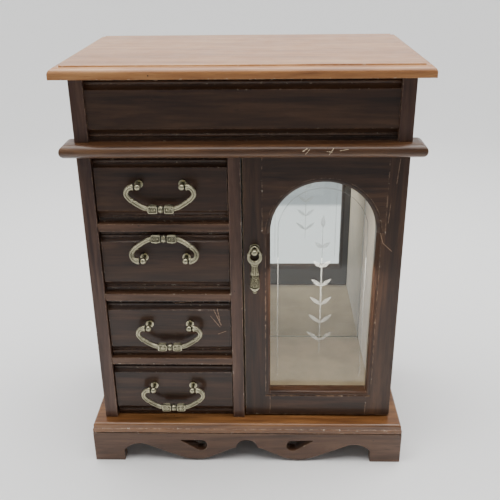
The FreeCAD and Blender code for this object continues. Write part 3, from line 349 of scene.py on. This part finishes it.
def mirror_glass(name, node, across):
    """Silvered glass with a pale ground edge all round; across is the axis of its height."""
    tree = Tree(name)
    parts = tree.add("SeparateXYZ", {"Vector": tree.place()}).outputs
    low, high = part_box(node)
    gaps = []
    for axis in (0, across):
        gaps.append(tree.math("SUBTRACT", parts[axis], low[axis]))
        gaps.append(tree.math("SUBTRACT", high[axis], parts[axis]))
    nearest = tree.math("MINIMUM", tree.math("MINIMUM", gaps[0], gaps[1]),
                        tree.math("MINIMUM", gaps[2], gaps[3]))
    ground = tree.math("SUBTRACT", 1,
                       tree.band(nearest, GROUND_EDGE * MM, (GROUND_EDGE + GROUND_FADE) * MM))
    spots = tree.band(tree.noise(tree.place(), 900, 2, 0.5), 0.74, 0.8)
    colour = tree.mix(tree.math("MULTIPLY", spots, 0.5), (0.82, 0.85, 0.85), (0.5, 0.5, 0.48))
    haze = tree.noise(tree.place(), 25, 3, 0.5)
    rough = tree.math("ADD", tree.math("MULTIPLY", haze, 0.03), tree.math("MULTIPLY", ground, 0.45))
    return tree.finish(Base_Color=colour, Roughness=rough, Metallic=1.0)


def clear_glass():
    tree = Tree("door_glass")
    smear = tree.noise(tree.place(), 35, 4, 0.6)
    rough = tree.math("MULTIPLY", tree.band(smear, 0.45, 0.8), 0.05)
    tint = tree.mix(smear, (0.97, 0.99, 0.985), (0.93, 0.965, 0.955))
    return tree.finish(Base_Color=tint, Roughness=rough, Transmission_Weight=1.0, IOR=1.45)


def etched_glass():
    tree = Tree("etched_glass")
    grain = tree.noise(tree.place(), 2600, 2, 0.6)
    cloud = tree.noise(tree.place(), 160, 3, 0.6)
    tone = tree.mix(cloud, (0.50, 0.49, 0.44), (0.62, 0.61, 0.55))
    cover = tree.math("ADD", 0.05, tree.math("MULTIPLY", cloud, 0.36))
    tree.bump(grain, 0.3, 0.0001)
    return tree.finish(Base_Color=tone, Roughness=0.9, Alpha=cover, Specular_IOR_Level=0.1)


def steel():
    tree = Tree("steel")
    brush = tree.noise(tree.place((1, 1, 0.05)), 2400, 2, 0.5)
    rough = tree.math("ADD", 0.25, tree.math("MULTIPLY", brush, 0.2))
    colour = tree.mix(brush, (0.48, 0.48, 0.47), (0.62, 0.62, 0.61))
    return tree.finish(Base_Color=colour, Roughness=rough, Metallic=1.0)


def moulded_plastic():
    tree = Tree("magnet_case")
    grain = tree.noise(tree.place(), 1300, 2, 0.5)
    colour = tree.mix(grain, (0.03, 0.02, 0.014), (0.055, 0.037, 0.026))
    tree.bump(grain, 0.15, 0.0002)
    return tree.finish(Base_Color=colour, Roughness=0.45)


WELD_GAP = 0.000002


def dress(names, material, bevel=0.0004, angle=32):
    """Give CAD nodes a material, softened edges and shading that is smooth on curves."""
    for name in names:
        node = NODES[name]
        node.data.materials.clear()
        node.data.materials.append(material)
        weld = node.modifiers.new("weld", "WELD")
        weld.merge_threshold = WELD_GAP
        if bevel:
            soften = node.modifiers.new("soften", "BEVEL")
            soften.width = bevel
            soften.segments = 2
            soften.limit_method = "ANGLE"
            soften.angle_limit = math.radians(angle)
            soften.harden_normals = True
        else:
            smooth_by_angle(node, angle)


def smooth_by_angle(item, angle):
    """Shade smooth where neighbouring faces differ by less than the angle."""
    bpy.context.view_layer.objects.active = item
    item.select_set(True)
    bpy.ops.object.shade_auto_smooth(angle=math.radians(angle))
    item.select_set(False)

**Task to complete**
Print only the lines from the top of the data above down to the line holding "Roughness=0.9, Alpha=cover, Specular_IOR_Level=0.1)", inclusive.

**Result for this exercise**
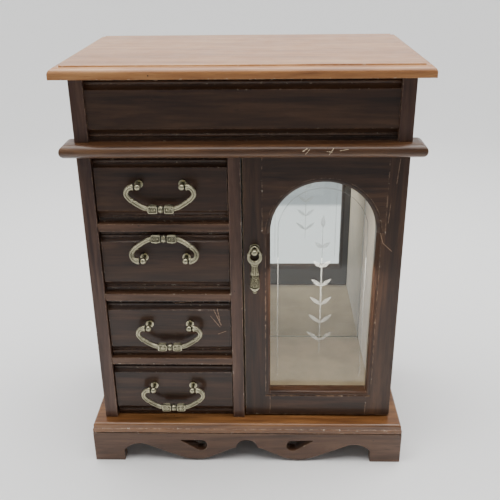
The FreeCAD and Blender code for this object continues. Write part 3, from line 349 of scene.py on. This part finishes it.
def mirror_glass(name, node, across):
    """Silvered glass with a pale ground edge all round; across is the axis of its height."""
    tree = Tree(name)
    parts = tree.add("SeparateXYZ", {"Vector": tree.place()}).outputs
    low, high = part_box(node)
    gaps = []
    for axis in (0, across):
        gaps.append(tree.math("SUBTRACT", parts[axis], low[axis]))
        gaps.append(tree.math("SUBTRACT", high[axis], parts[axis]))
    nearest = tree.math("MINIMUM", tree.math("MINIMUM", gaps[0], gaps[1]),
                        tree.math("MINIMUM", gaps[2], gaps[3]))
    ground = tree.math("SUBTRACT", 1,
                       tree.band(nearest, GROUND_EDGE * MM, (GROUND_EDGE + GROUND_FADE) * MM))
    spots = tree.band(tree.noise(tree.place(), 900, 2, 0.5), 0.74, 0.8)
    colour = tree.mix(tree.math("MULTIPLY", spots, 0.5), (0.82, 0.85, 0.85), (0.5, 0.5, 0.48))
    haze = tree.noise(tree.place(), 25, 3, 0.5)
    rough = tree.math("ADD", tree.math("MULTIPLY", haze, 0.03), tree.math("MULTIPLY", ground, 0.45))
    return tree.finish(Base_Color=colour, Roughness=rough, Metallic=1.0)


def clear_glass():
    tree = Tree("door_glass")
    smear = tree.noise(tree.place(), 35, 4, 0.6)
    rough = tree.math("MULTIPLY", tree.band(smear, 0.45, 0.8), 0.05)
    tint = tree.mix(smear, (0.97, 0.99, 0.985), (0.93, 0.965, 0.955))
    return tree.finish(Base_Color=tint, Roughness=rough, Transmission_Weight=1.0, IOR=1.45)


def etched_glass():
    tree = Tree("etched_glass")
    grain = tree.noise(tree.place(), 2600, 2, 0.6)
    cloud = tree.noise(tree.place(), 160, 3, 0.6)
    tone = tree.mix(cloud, (0.50, 0.49, 0.44), (0.62, 0.61, 0.55))
    cover = tree.math("ADD", 0.05, tree.math("MULTIPLY", cloud, 0.36))
    tree.bump(grain, 0.3, 0.0001)
    return tree.finish(Base_Color=tone, Roughness=0.9, Alpha=cover, Specular_IOR_Level=0.1)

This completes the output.